Suffers from guilt, yet denies feelings of terror and anger. Victims often feel extreme disappointment in themselves for not being able to accurately predict when violence will occur. (This unpredictability, by the way, is yet another tool in use by an abuser to purposefully keep the victim off balance and to reduce any possible sense of self-confidence in being able to appropriately detect and react to pending violence.) Victims also experience guilt at "letting things get this far" - sometimes so far that they feel they can't get out of it. These guilts can lead to denials; not only lying about and covering up the abuse, minimizing the abuse by trying to convince themselves that "it's only a scratch", "it doesn't happen that often", or "it isn't really that bad". Alcohol and drug abuse can often become a crutch or means of escaping the constant feelings of terror, even if just for a little while.
Has severe stress reactions with psychophysiological complaints.
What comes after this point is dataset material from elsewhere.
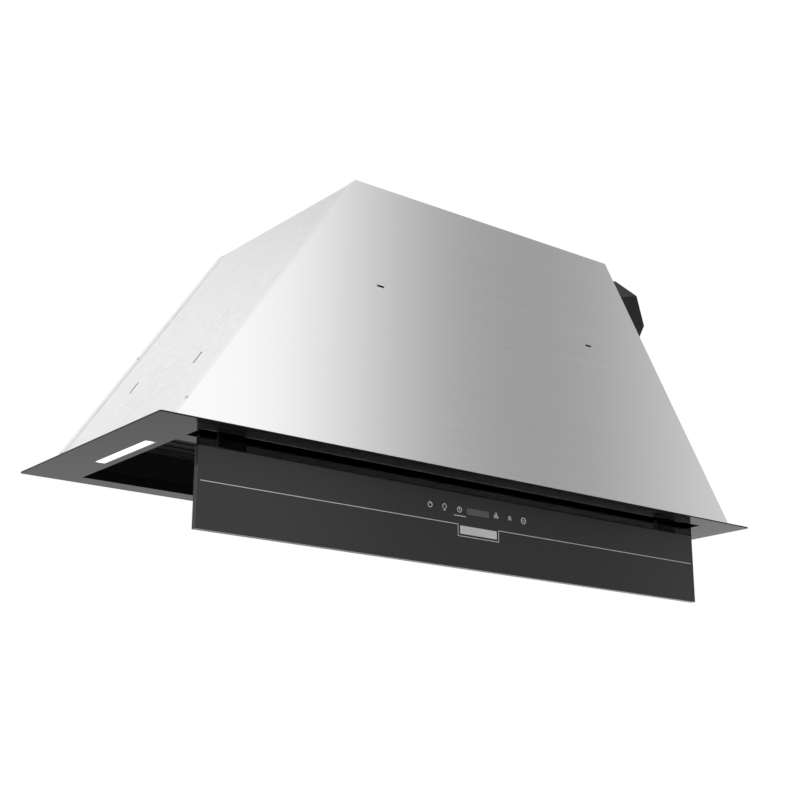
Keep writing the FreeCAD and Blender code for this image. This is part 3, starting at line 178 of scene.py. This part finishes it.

Exposure to domestic violence, especially over time, has been show to lead to increases in headaches, panic attacks, heart attacks, nervous disorders, stress syndromes, depression disorders and obsessive-compulsive behaviors (pulling out hair, rocking, excessive cleaning, etc.).
Believes that no one will be able to help resolve the predicament and goes through cycles of assistance. Sometimes this belief is based on information planted by the abuser who might convince a victim that if assistance is sought, the abuser will know. They may claim to have friends "inside" the police department or courts or threaten additional violence or even death if they find out that the victim has been trying to get help. Other times, victims may have concrete ideas about what assistance they would need to escape - then when they don't find that specific setup, they become convinced that their situation is hopeless. For those trying to help victims, it is vital that even when a victim turns down help or doesn't seem interested, that information and options continue to be presented at every opportunity. Victims often have entire laundry lists of problems and fears that make them reluctant to try to escape abuse - the more of these you can help to address, the more hope becomes accessible to the victim who might Refuse help by: making excuses/"can't fit it into my schedule"; disposing of help from others (brochures/books/ referrals); avoiding those trying to help (friends/family/etc.); might Consider help by: calling a shelter or hotline for information; checking a website for information; writing down phone numbers and keeping them handy; might Seek help by: approaching friends; approaching relatives; approaching clergy; getting help from a shelter or social service agency; getting away, even for a little while (like going to a motel).